Monday, August 14, 2006


14 August 2006

Dear Sir

You would think a journalist who lost his BBC career over the death of Dr Kelly, would be fascinated by medical evidence suggesting the government scientist’s death was not suicide. Not so Andrew Gilligan. Rather than study the medical doubts in depth, he focuses on the dismissive comments of one forensic scientist with no involvement in the case. (‘Evening Standard’ 24/7)

While it is true there was a greater than therapeutic dose of co-proxamol in Dr Kelly's blood, the appointed toxicologist’s evaluation was that it was a third of what would have been needed to kill him.

Concentrations of a drug in the blood increase markedly post mortem (BMJ 2004;329:636-637). Analysis of Dr Kelly's blood took place around 30 hours after death. By this time the concentration of co-proxamol components could have increased as much as tenfold. Thus, at the time of death, the amount in the blood may have been not a third, but a thirtieth of a what is normally considered a fatal dose.

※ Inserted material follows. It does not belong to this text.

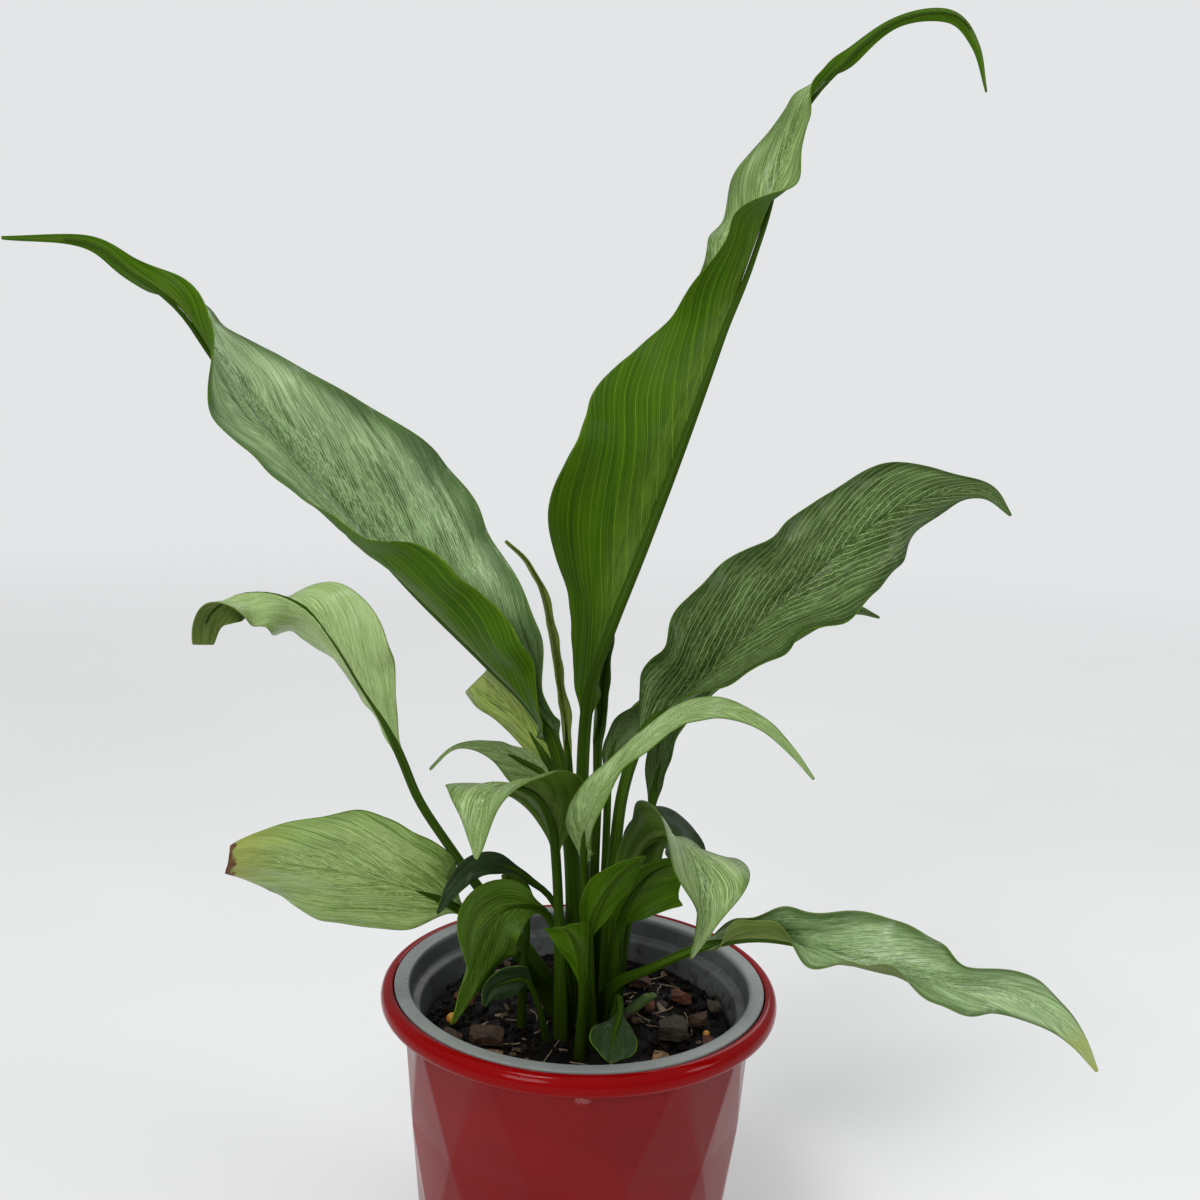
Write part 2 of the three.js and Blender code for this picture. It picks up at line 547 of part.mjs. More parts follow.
// Grey nursery pot: thin wall, flat flange at the mouth, a step just inside, flat floor.
function innerPot() {
  const floorZ = POT_FLOOR + GAP;
  const top = POT_HEIGHT;
  const profile = [
    [0, floorZ],
    [INNER_FOOT_RADIUS, floorZ],
    [INNER_STEP_RADIUS, INNER_STEP_Z - 3],
    [INNER_MOUTH_RADIUS, INNER_STEP_Z],
    [INNER_MOUTH_RADIUS + 1, top - FLANGE_THICK],
    [INNER_FLANGE_RADIUS, top - FLANGE_THICK],
    [INNER_FLANGE_RADIUS, top - 0.4],
    [INNER_FLANGE_RADIUS - 0.5, top],
    [INNER_MOUTH_RADIUS, top],
    [INNER_MOUTH_RADIUS - INNER_WALL, INNER_STEP_Z + 1],
    [INNER_STEP_RADIUS - INNER_WALL, INNER_STEP_Z - 1],
    [INNER_FOOT_RADIUS - INNER_WALL, floorZ + INNER_WALL],
    [0, floorZ + INNER_WALL],
  ];
  return turned(profile, 48);
}

function innerRadiusAt(z) {
  const low = POT_FLOOR + GAP + INNER_WALL;
  const high = INNER_STEP_Z - 1;
  const t = (z - low) / (high - low);
  return THREE.MathUtils.lerp(INNER_FOOT_RADIUS, INNER_STEP_RADIUS, t) - INNER_WALL;
}

function soilHeight(distance) {
  return SOIL_TOP - SOIL_EDGE_DROP * smooth(clamp((distance - 30) / 28, 0, 1));
}

function toManifold(wasm, geometry) {
  const clean = mergeVertices(geometry.clone().deleteAttribute('normal'));
  return new wasm.Manifold(new wasm.Mesh({
    numProp: 3,
    vertProperties: new Float32Array(clean.attributes.position.array),
    triVerts: new Uint32Array(clean.index.array),
  }));
}

function fromManifold(solid) {
  const mesh = solid.getMesh();
  const geometry = new THREE.BufferGeometry();
  geometry.setAttribute('position', new THREE.BufferAttribute(new Float32Array(mesh.vertProperties), 3));
  geometry.setIndex(Array.from(mesh.triVerts));
  geometry.computeVertexNormals();
  return geometry;
}

// Root crown: the short rhizome the stalks grow from, sunk into the compost.
function crownBody(grow = 0) {
  const r = CROWN.radius + grow;
  const low = SOIL_TOP - CROWN.depth - grow;
  const high = SOIL_TOP + grow * 8;
  const profile = [
    [0, low],
    [r * 0.6, low],
    [r * 0.95, low + 3],
    [r, SOIL_TOP - 2],
    [r * 0.94, high],
    [0, high],
  ];
  return turned(profile, 16).translate(CROWN.x, CROWN.y, 0);
}

// Compost filling the nursery pot, with a pocket for the crown.
function soilBody(wasm) {
  const low = POT_FLOOR + GAP + INNER_WALL + GAP;
  const wall = (z) => innerRadiusAt(z) - SOIL_EDGE_CLEAR;
  const edge = wall(SOIL_TOP - SOIL_EDGE_DROP);
  const profile = [
    [0, low],
    [wall(low), low],
    [edge, soilHeight(edge)],
    [50, soilHeight(50)],
    [40, soilHeight(40)],
    [30, SOIL_TOP],
    [0, SOIL_TOP],
  ];
  const bed = toManifold(wasm, turned(profile, 32));
  return fromManifold(bed.subtract(toManifold(wasm, crownBody(GAP))));
}

// ---- chips and granules ----
function chipBody([x, y, long, wide, high, turn], seed) {
  const lump = new THREE.IcosahedronGeometry(1, 0).deleteAttribute('normal').deleteAttribute('uv');
  const geometry = mergeVertices(lump);
  const spot = geometry.attributes.position;
  for (let i = 0; i < spot.count; i += 1) {
    const rough = 1 + 0.16 * Math.sin(seed * 12.9 + i * 7.3);
    const blunt = (v) => Math.sign(v) * Math.abs(v) ** 0.7 * rough;
    spot.setXYZ(i, blunt(spot.getX(i)) * long / 2, blunt(spot.getY(i)) * wide / 2, spot.getZ(i) * high / 2);
  }
  geometry.rotateZ(rad(turn));
  geometry.computeBoundingBox();
  const rest = soilHeight(Math.max(Math.hypot(x, y) - long / 2, 0)) + GAP;
  geometry.translate(x, y, rest - geometry.boundingBox.min.z);
  geometry.computeVertexNormals();
  return geometry;
}

function granuleBody([x, y, radius]) {
  const ball = new THREE.SphereGeometry(radius, 10, 8).deleteAttribute('uv').deleteAttribute('normal');
  const geometry = mergeVertices(ball.rotateX(Math.PI / 2), 1e-4);
  geometry.translate(x, y, soilHeight(Math.max(Math.hypot(x, y) - radius, 0)) + GAP + radius);
  geometry.computeVertexNormals();
  return geometry;
}

// ---- finish ----
function finish(color, roughness, metalness = 0) {
  return new THREE.MeshStandardMaterial({ color, roughness, metalness });
}

function addPiece(group, name, geometry, material) {
  const mesh = new THREE.Mesh(geometry, material);
  mesh.name = name;
  group.add(mesh);
}

async function makePart() {
  const wasm = await Module();
  wasm.setup();
  const group = new THREE.Group();
  group.name = 'potted_peace_lily';
  addPiece(group, 'outer_pot', outerPot(), finish('#b3161c', 0.25));
  addPiece(group, 'inner_pot', innerPot(), finish('#5d6264', 0.6));
  addPiece(group, 'soil', soilBody(wasm), finish('#2a1b13', 0.95));
  addPiece(group, 'crown', crownBody(), finish('#3c4a22', 0.8));
  LEAVES.forEach((leaf) => addPiece(group, leaf.name, leafBody(leaf), finish('#4c7a3a', 0.45)));
  CHIPS.forEach((chip, i) => {
    const name = `bark_chip_${String(i + 1).padStart(2, '0')}`;
    addPiece(group, name, chipBody(chip, i), finish('#5b3d29', 0.9));
  });
  GRANULES.forEach((granule, i) => {
    addPiece(group, `feed_granule_${i + 1}`, granuleBody(granule), finish('#c98a1c', 0.5));
  });
  return group;
}

export default await makePart();
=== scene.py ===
import math
import random

import bpy
from mathutils import Matrix, Vector, noise


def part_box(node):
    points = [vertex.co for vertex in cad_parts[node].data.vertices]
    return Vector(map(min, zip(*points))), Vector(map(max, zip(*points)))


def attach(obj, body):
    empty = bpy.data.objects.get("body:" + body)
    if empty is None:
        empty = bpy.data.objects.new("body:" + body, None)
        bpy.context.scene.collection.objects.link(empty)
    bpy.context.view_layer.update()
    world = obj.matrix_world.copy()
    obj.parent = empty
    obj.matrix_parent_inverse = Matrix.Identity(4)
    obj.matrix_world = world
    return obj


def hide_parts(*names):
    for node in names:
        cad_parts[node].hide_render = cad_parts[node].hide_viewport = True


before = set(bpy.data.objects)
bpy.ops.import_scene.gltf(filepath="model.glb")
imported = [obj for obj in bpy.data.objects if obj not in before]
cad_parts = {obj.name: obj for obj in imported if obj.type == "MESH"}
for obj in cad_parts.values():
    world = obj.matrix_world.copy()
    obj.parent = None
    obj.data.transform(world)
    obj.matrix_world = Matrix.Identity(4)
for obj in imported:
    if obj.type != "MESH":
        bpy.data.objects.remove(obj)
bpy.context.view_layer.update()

mm = 0.001
base = 116.4    # where the stalks leave the crown, mm


def deselectAll():
    if bpy.context.mode != "OBJECT":
        bpy.ops.object.mode_set(mode="OBJECT")
    bpy.ops.object.select_all(action="DESELECT")
    bpy.context.view_layer.objects.active = None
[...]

It has been assumed, that because 29 tablets of co-proxamol were missing from the blister packets in Dr Kelly's pockets, that he took all 29. But even if he did, he could not have assimilated all of them, because he threw up a significant part of his stomach contents.

The two key points about the blood are these: the amount lost would have been far too small to cause death, and the distribution was highly unusual.

Four surgeons have concurred that when a single ulnar artery is transected, it quickly constricts, retracts, clotting ensues, and blood-flow ceases - at most Dr Kelly would have lost about a pint of blood.

A transected artery initially pumps out blood under pressure as ‘arterial rain’. Paramedic Dave Bartlett, witness to hundreds of ‘arterial bleeds‘, asserted that in every case, 'there is a lot of blood. It's all over them.' He and fellow paramedic Vanessa Hunt were shocked to find no blood splashing of this type on Dr Kelly. As Bartlett remarked:

‘Whatever he died of he didn’t die of that’.